Last updated: Mar 29, 2026

Quick Overview

This question evaluates a candidate's ability to design an end-to-end short-video recommendation system, testing competencies in label selection and trade-offs, feature and data engineering, multi-stage retrieval and ranking architectures, modeling challenges like cold start and feedback loops, and both offline and online evaluation.

  • medium
  • LinkedIn
  • Machine Learning
  • Data Scientist

Design a short-video recommendation system

Company: LinkedIn

Role: Data Scientist

Category: Machine Learning

Difficulty: medium

Interview Round: Technical Screen

Design a recommendation system for a short-video feed product. Your answer should cover the full pipeline: 1. **Objective and labels:** Define what the system should optimize. Discuss possible labels such as watch time, completion rate, likes, shares, follows, hides, reports, and long-term retention. Explain trade-offs between optimizing short-term engagement and long-term user satisfaction. 2. **Data and features:** Describe the training data you would collect, including impression logs, user actions, user history, creator features, video metadata, embeddings, freshness signals, and real-time context. Explain which features belong in candidate generation versus ranking. 3. **Three-stage recommendation architecture:** Propose a typical retrieval or candidate generation stage, a ranking stage, and a re-ranking or serving stage. Explain how each stage works and why the separation is useful for latency and scale. 4. **Modeling details:** Discuss negative sampling, delayed feedback, cold start, exploration versus exploitation, and how to avoid feedback loops or popularity bias. 5. **Offline evaluation:** Explain how you would evaluate the system offline, including ranking metrics and calibration.

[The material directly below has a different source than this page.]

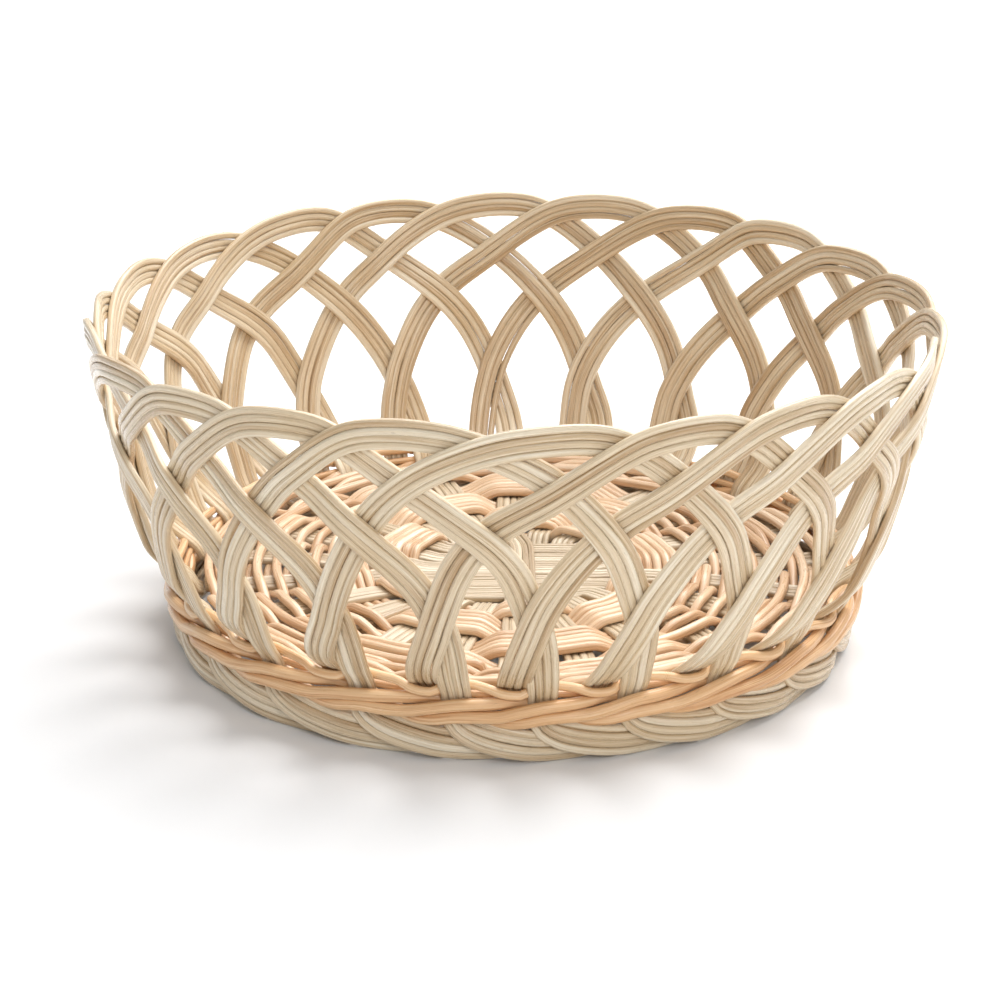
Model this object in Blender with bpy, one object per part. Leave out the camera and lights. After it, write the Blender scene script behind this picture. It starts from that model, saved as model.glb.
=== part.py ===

Discuss the limitations of offline evaluation when the training data comes from a previously deployed recommender and therefore has logging-policy bias. 6. **Online evaluation and guardrails:** Propose online experiment metrics and guardrails, including user experience, diversity, fairness, safety, and latency. Assume this is a large-scale consumer app with millions of users and videos, and that the interviewer wants both ML depth and product judgment.

Quick Answer: This question evaluates a candidate's ability to design an end-to-end short-video recommendation system, testing competencies in label selection and trade-offs, feature and data engineering, multi-stage retrieval and ranking architectures, modeling challenges like cold start and feedback loops, and both offline and online evaluation.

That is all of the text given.